People and Appointments

12/15. Three new members were appointed to the National Institute of Standards and Technology's (NIST) Information Security and Privacy Advisory Board: Bruce Brody (Associate Deputy Assistant Secretary for Cyber and Information Security at the Department of Veterans Affairs), Rebecca Leng (Deputy Assistant Inspector General for Information Technology and Computer Security at the Department of Transportation), and Howard Schmidt (VP and Chief Information Security Officer at Ebay).

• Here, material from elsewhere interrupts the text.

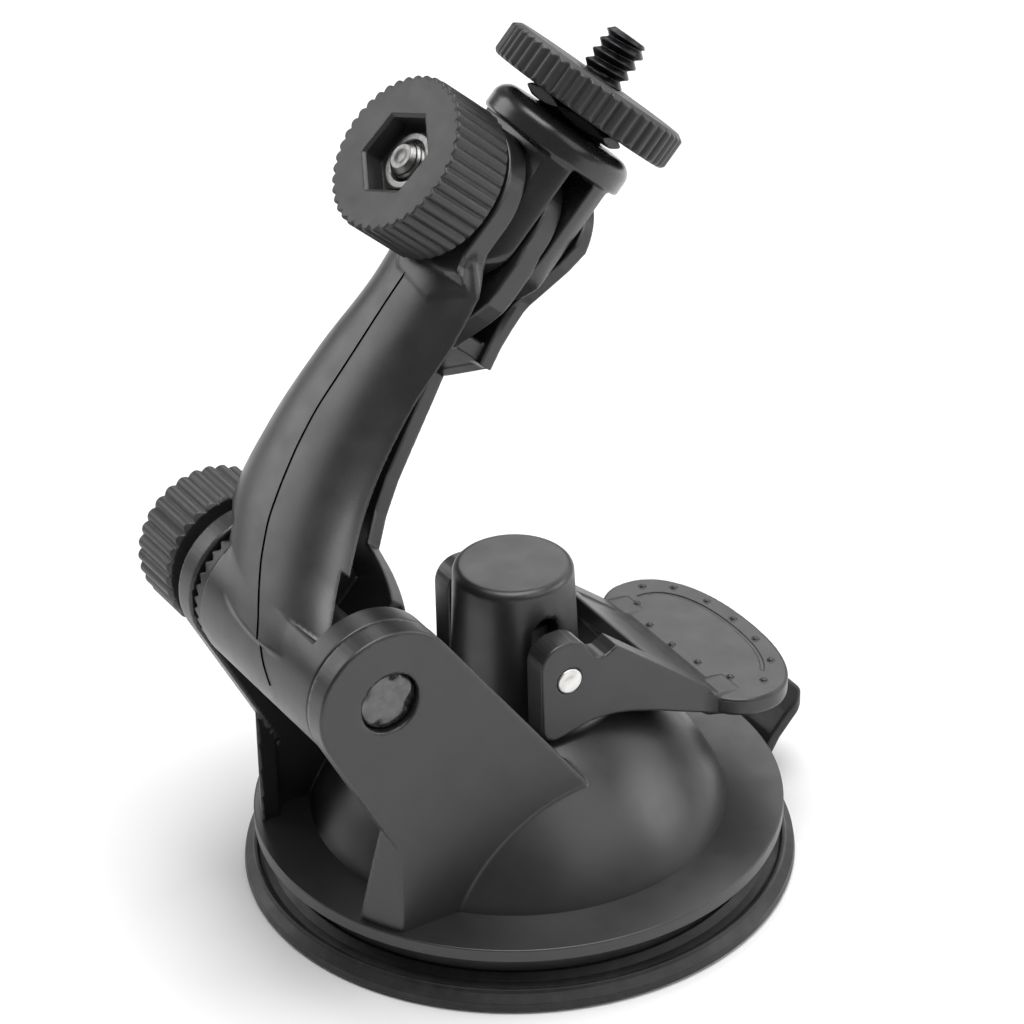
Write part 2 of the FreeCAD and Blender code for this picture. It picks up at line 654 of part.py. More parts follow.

12/15. Merit Janow was sworn in as a Member of the Appellate Body at the World Trade Organization (WTO). Janow's background includes teaching at Columbia University, working as a Deputy Assistant U.S. Trade Representative, and working for the law firm of Skadden Arps Slate Meagher & Flom. See, WTO release.

More News

12/16. The Center for Democracy and Technology (CDT) released a report [39 pages in PDF] titled "Implications of the Broadcast Flag: A Public Interest Primer".

12/16. The Federal Communications Commission's (FCC) Wireline Competition Bureau (WCB) announced that it approved the application of OCMC, Inc. to acquire certain telecommunications assets of One Call Internet, Inc. (formerly know as One Call Communications, Inc.). See, FCC release [PDF].